Jeff David is nearing the end of his 7-year prison term at the Federal Correctional Institution in Morgantown, West Virginia. The craziest thing about this is that if Jeff didn't conduct all his (nefarious) business on his work computer, he may never have been caught. Afterall, the only reason HR decided to look at his laptop was to find "a copy of a commission structure to build out the corporate sales team" that Jeff was supposed to leave behind before he left for another job. It makes you wonder how many other frauds are never discovered.

While the Kings swiftly and thoroughly probed David’s wrongdoing upon learning of it, it appears that the Kings’ internal audits and other financial review mechanisms failed to uncover David’s wrongdoing for a half of a decade…

…David’s ability to redirect millions of dollars without detection is no doubt troubling for the Kings. Similarly, David’s ability to dupe executives of Golden 1 and other companies has likely led to self-reflection and review of verification procedures.

- Sports Illustrated

Most estimates I've seen peg procurement-related spending at upward of 50% of a company’s non-payroll expenses. Finance and AP teams prefer a more controlled process, through POs and invoices, to ensure compliance. Employees desire a lightweight and flexible one to meet business needs while staying within budget and policy boundaries. So many organizations are currently bringing multiple disparate systems together to meet these needs, which makes it very hard for their finance teams to get a consolidated view of total spend.

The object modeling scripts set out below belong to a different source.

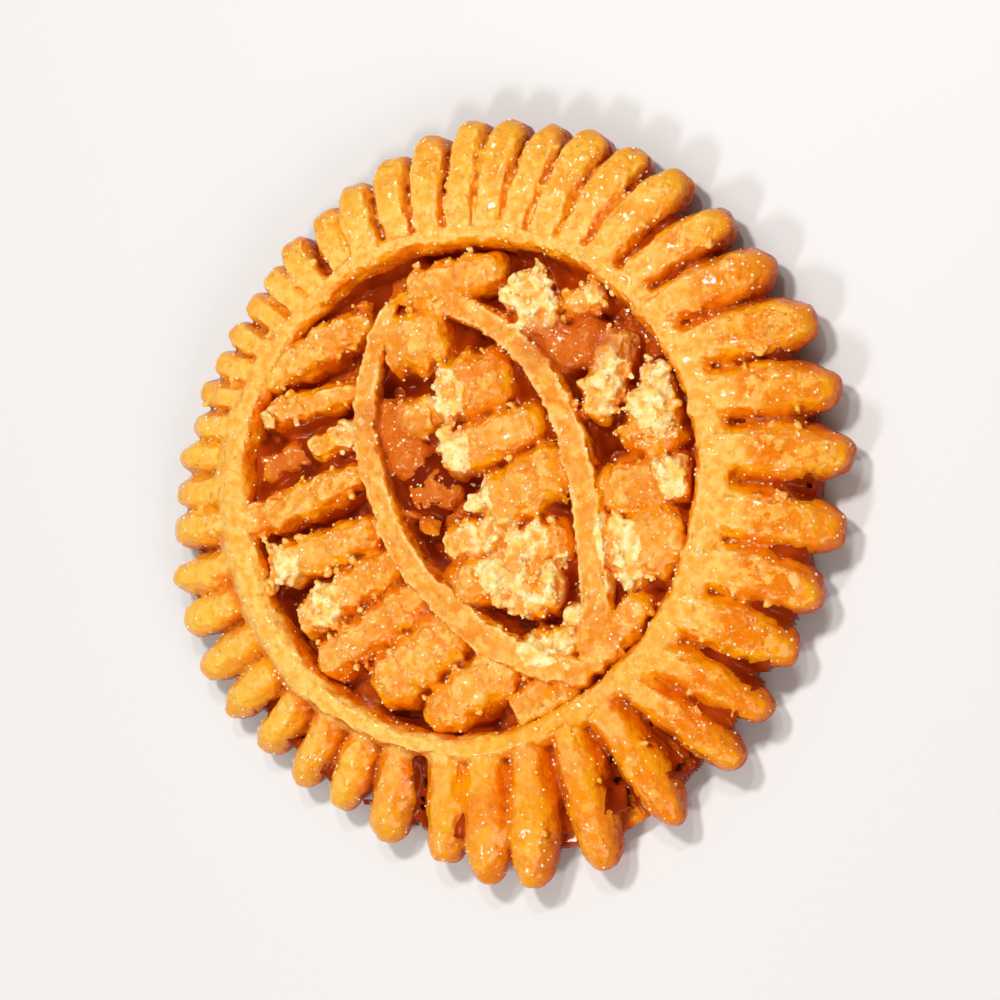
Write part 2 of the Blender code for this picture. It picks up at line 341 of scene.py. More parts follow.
def new_piece(name: str, body: bmesh.types.BMesh, smooth: bool = False) -> bpy.types.Object:
    """Makes an object of a body, which is used up, and puts it in the scene."""
    mesh = bpy.data.meshes.new(name)
    body.to_mesh(mesh)
    body.free()
    if smooth:
        mesh.shade_smooth()
    piece = bpy.data.objects.new(name, mesh)
    bpy.context.scene.collection.objects.link(piece)
    return piece


def apply_modifiers(piece: bpy.types.Object) -> None:
    """Replaces a piece's mesh by its mesh with all modifiers applied."""
    bpy.context.view_layer.update()
    graph = bpy.context.evaluated_depsgraph_get()
    finished = bpy.data.meshes.new_from_object(piece.evaluated_get(graph))
    raw = piece.data
    piece.modifiers.clear()
    piece.data = finished
    bpy.data.meshes.remove(raw)
    finished.name = piece.name


def vertex_rows(mesh: bpy.types.Mesh) -> np.ndarray:
    """The vertices' places, one in each row."""
    values = np.empty(len(mesh.vertices) * 3, np.float32)
    mesh.vertices.foreach_get("co", values)
    return values.reshape(-1, 3).astype(np.float64)


def normal_rows(mesh: bpy.types.Mesh) -> np.ndarray:
    """The vertices' normals, one in each row."""
    values = np.empty(len(mesh.vertices) * 3, np.float32)
    mesh.vertex_normals.foreach_get("vector", values)
    return values.reshape(-1, 3).astype(np.float64)


def move_vertices(mesh: bpy.types.Mesh, places: np.ndarray) -> None:
    """Moves the vertices to new places."""
    mesh.vertices.foreach_set("co", places.astype(np.float32).ravel())
    mesh.update()


def write_mark(mesh: bpy.types.Mesh, name: str, values: np.ndarray) -> None:
    """Keeps one number for each vertex, for the materials to read."""
    mark = mesh.attributes.new(name, "FLOAT", "POINT")
    mark.data.foreach_set("value", np.clip(values, 0.0, 1.0).astype(np.float32))


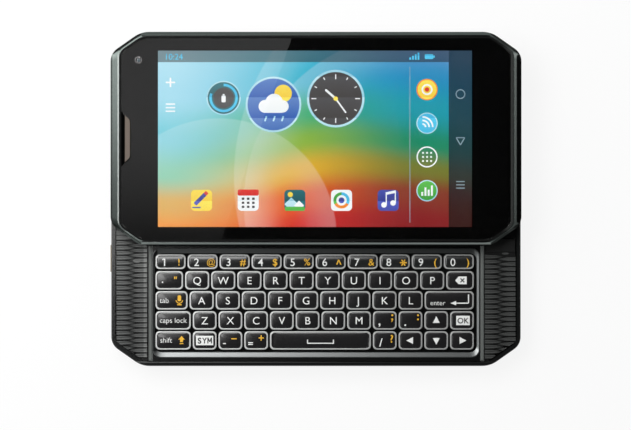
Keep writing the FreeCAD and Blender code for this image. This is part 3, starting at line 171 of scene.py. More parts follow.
def fade(lamp, axis, dark, bright, least=0.0):
    """Let a lamp get weaker along an axis, from bright to dark."""
    lamp.data.use_nodes = True
    wires = Wires(lamp.data.node_tree)
    place = wires.along(wires.node("NewGeometry", {}, {}))
    ends = (least, 1.0) if dark < bright else (1.0, least)
    strength = wires.between(place[axis], min(dark, bright), max(dark, bright), *ends)
    wires.join(wires.tree.nodes["Emission"].inputs["Strength"], strength)


soft_lamp("soft_box", (-0.188, 0.175, 0.34), (-0.188, 0.175, 0.0), (0.224, 0.37), 4.7)
back = soft_lamp("back_box", (-0.01, 0.19, 0.34), (-0.01, 0.19, 0.0), (0.13, 0.2), 5.0)
fade(back, 0, 50 * mm, -60 * mm, 0.1)
soft_lamp("right_strip", (0.3, 0.1, 0.17), (0.06, 0.04, 0.01), (0.14, 0.14), 1.5)
card = soft_lamp(
    "pale_card", (-0.2245, 0.0, 0.16), (-0.2245, 0.0, 0.0), (0.36, 0.4), 0.42, math.radians(-19.2),
)
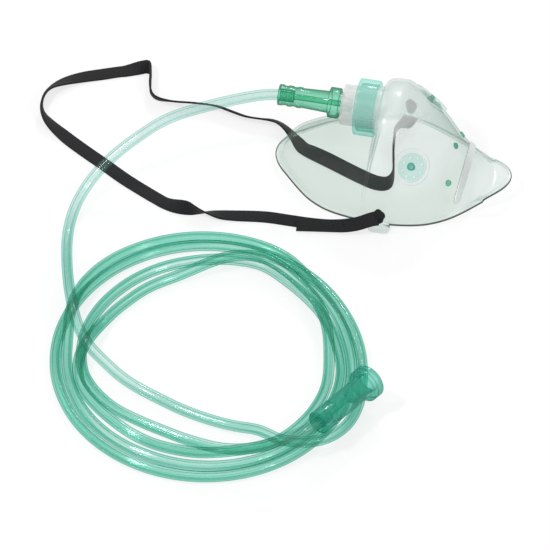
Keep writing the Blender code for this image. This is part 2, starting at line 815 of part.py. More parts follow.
def make_strap(parts):
    """A flat band swept along its route, each point with its own roll."""
    rows = smooth_through(STRAP_ROUTE, STRAP_SPACING)
    half_width, half_thick = STRAP_WIDTH / 2, STRAP_THICK / 2
    points = []
    for n, (x, y, low, roll) in enumerate(rows):
        before, after = rows[max(n - 1, 0)], rows[min(n + 1, len(rows) - 1)]
        way = Vector((after[0] - before[0], after[1] - before[1], 0)).normalized()
        turn = math.radians(roll)
        side = Vector((-way.y, way.x, 0)) * math.cos(turn) + Vector((0, 0, math.sin(turn)))
        face = way.cross(side)
        height = half_width * abs(math.sin(turn)) + half_thick * abs(math.cos(turn))
        middle = Vector((x, y, low + height))
        for a, b in ((-1, -1), (1, -1), (1, 1), (-1, 1)):
            points.append(middle + side * half_width * a + face * half_thick * b)
    faces = [(0, 1, 2, 3), tuple(len(points) - 4 + k for k in range(4))]
    for n in range(len(rows) - 1):
        for k in range(4):
            a, b = n * 4 + k, n * 4 + (k + 1) % 4
            faces.append((a, b, b + 4, a + 4))
    return add_object("head_strap", mesh_from("head_strap", points, faces), parts, "black")


def make_strap_knots(parts):
    """Each knot sits on its ear, with the strap's tail down through the slot."""
    made = []
    for label, side, edge, lift in ear_places():
        low = lift + EAR_THICK + FIT_GAP
        work = bmesh.new()
        size = Matrix.Diagonal((KNOT_LENGTH, KNOT_WIDTH, KNOT_HEIGHT, 1))
        bmesh.ops.create_cube(work, size=1, matrix=size)
        bmesh.ops.bevel(
            work,
            geom=list(work.edges),
            offset=KNOT_ROUND,
            offset_type="OFFSET",
            segments=2,
            profile=0.5,
            affect="EDGES",
        )
        inside = edge + KNOT_WIDTH / 2 - LIP_WIDTH + FIT_GAP
        bmesh.ops.translate(
            work, vec=(EAR_X, side * inside, low + KNOT_HEIGHT / 2), verts=work.verts
        )
        mesh = bpy.data.meshes.new(f"strap_knot_{label}")
        work.to_mesh(mesh)
        work.free()
        made.append(add_object(f"strap_knot_{label}", mesh, parts, "black"))
    return made


def main():
    clear_scene()
    parts = new_collection(OBJECT_NAME)
    cutters = new_collection("cutters")
    cutters.hide_render = True
    make_mask_shell(parts, cutters)
    make_nose_clip(parts)
    make_port_pieces(parts)
    make_mask_connector(parts)
    make_supply_connector(parts)
    make_tubes(parts)
    make_coil(parts)
    make_strap(parts)
    make_strap_knots(parts)


main()
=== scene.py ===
# Oxygen face mask: the finish of its clear and tinted plastics, the coiled supply tube and the head strap.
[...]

There are better ways to simplify procurement spend so that it works for employees doing the spending and finance teams trying to manage it all.

These types of face-to-face, "close on a handshake" negotiations are really open to various types of fraud, making it even more important for finance teams to institute controls that make it more difficult for deal terms to be changed at the last moment and payments can’t be made to similarly sounding companies.